■ **Stated problem**
Find the word "bodies" in the listing; pull out each line holding it.

■ **Information shown**
────────
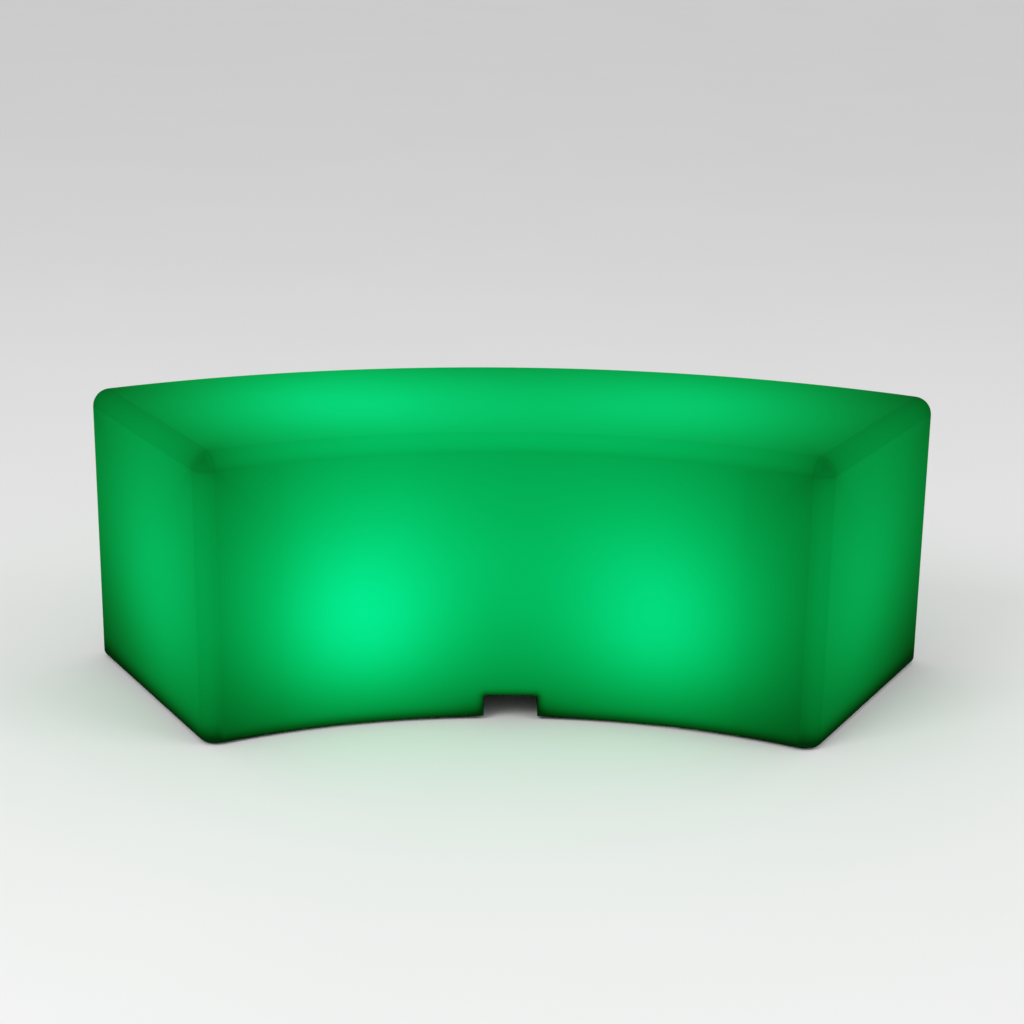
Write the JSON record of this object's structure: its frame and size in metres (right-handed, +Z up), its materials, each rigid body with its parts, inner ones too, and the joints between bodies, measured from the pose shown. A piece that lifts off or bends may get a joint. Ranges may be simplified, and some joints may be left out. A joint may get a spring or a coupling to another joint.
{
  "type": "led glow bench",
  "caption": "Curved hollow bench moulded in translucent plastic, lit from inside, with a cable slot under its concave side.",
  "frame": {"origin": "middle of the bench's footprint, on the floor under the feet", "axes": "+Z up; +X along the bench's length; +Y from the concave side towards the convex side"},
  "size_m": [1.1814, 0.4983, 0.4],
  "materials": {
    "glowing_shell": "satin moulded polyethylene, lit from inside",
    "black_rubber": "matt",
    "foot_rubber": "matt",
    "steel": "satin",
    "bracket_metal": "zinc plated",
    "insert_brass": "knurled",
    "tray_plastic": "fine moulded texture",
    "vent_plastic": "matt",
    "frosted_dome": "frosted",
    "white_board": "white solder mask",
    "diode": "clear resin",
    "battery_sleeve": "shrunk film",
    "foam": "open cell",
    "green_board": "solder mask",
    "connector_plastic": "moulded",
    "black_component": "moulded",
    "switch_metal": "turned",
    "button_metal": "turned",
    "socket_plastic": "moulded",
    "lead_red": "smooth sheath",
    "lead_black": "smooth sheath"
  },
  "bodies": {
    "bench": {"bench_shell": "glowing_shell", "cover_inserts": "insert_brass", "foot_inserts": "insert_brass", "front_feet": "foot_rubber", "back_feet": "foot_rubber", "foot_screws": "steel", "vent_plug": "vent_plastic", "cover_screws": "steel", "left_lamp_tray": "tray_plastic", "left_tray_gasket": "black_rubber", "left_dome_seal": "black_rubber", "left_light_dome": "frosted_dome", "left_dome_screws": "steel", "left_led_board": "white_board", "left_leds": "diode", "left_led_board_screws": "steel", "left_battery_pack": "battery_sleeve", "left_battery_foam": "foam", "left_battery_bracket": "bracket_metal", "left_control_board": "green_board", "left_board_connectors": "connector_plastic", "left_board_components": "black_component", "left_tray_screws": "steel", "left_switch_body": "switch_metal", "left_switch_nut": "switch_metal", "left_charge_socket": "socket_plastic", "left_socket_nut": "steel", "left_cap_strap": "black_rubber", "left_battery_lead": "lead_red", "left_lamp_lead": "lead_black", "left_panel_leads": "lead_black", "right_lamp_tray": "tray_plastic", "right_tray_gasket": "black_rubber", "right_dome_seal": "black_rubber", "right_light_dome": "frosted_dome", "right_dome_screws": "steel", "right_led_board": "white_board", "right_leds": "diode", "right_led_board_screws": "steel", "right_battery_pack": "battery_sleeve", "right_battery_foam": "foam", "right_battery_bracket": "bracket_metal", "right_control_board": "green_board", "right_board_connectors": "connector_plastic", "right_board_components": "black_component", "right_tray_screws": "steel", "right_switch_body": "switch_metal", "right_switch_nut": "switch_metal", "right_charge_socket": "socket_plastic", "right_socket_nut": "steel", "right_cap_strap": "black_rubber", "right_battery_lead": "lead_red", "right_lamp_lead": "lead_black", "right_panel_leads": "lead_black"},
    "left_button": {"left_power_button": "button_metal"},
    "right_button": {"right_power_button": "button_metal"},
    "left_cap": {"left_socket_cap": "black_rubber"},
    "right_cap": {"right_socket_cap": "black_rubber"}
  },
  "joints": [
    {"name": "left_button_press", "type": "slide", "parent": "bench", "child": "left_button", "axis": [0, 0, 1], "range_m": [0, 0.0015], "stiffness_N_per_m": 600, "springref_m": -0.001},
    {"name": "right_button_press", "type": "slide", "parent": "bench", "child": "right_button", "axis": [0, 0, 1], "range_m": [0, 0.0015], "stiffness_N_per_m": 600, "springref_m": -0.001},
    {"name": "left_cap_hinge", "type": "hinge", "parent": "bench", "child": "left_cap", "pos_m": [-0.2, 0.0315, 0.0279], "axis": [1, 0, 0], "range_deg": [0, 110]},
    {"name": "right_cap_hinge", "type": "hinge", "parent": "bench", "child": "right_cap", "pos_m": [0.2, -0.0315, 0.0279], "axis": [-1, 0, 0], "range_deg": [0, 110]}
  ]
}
────────
■ **Full solution**
Write the JSON record of this object's structure: its frame and size in metres (right-handed, +Z up), its materials, each rigid body with its parts, inner ones too, and the joints between bodies, measured from the pose shown. A piece that lifts off or bends may get a joint. Ranges may be simplified, and some joints may be left out. A joint may get a spring or a coupling to another joint.
  "bodies": {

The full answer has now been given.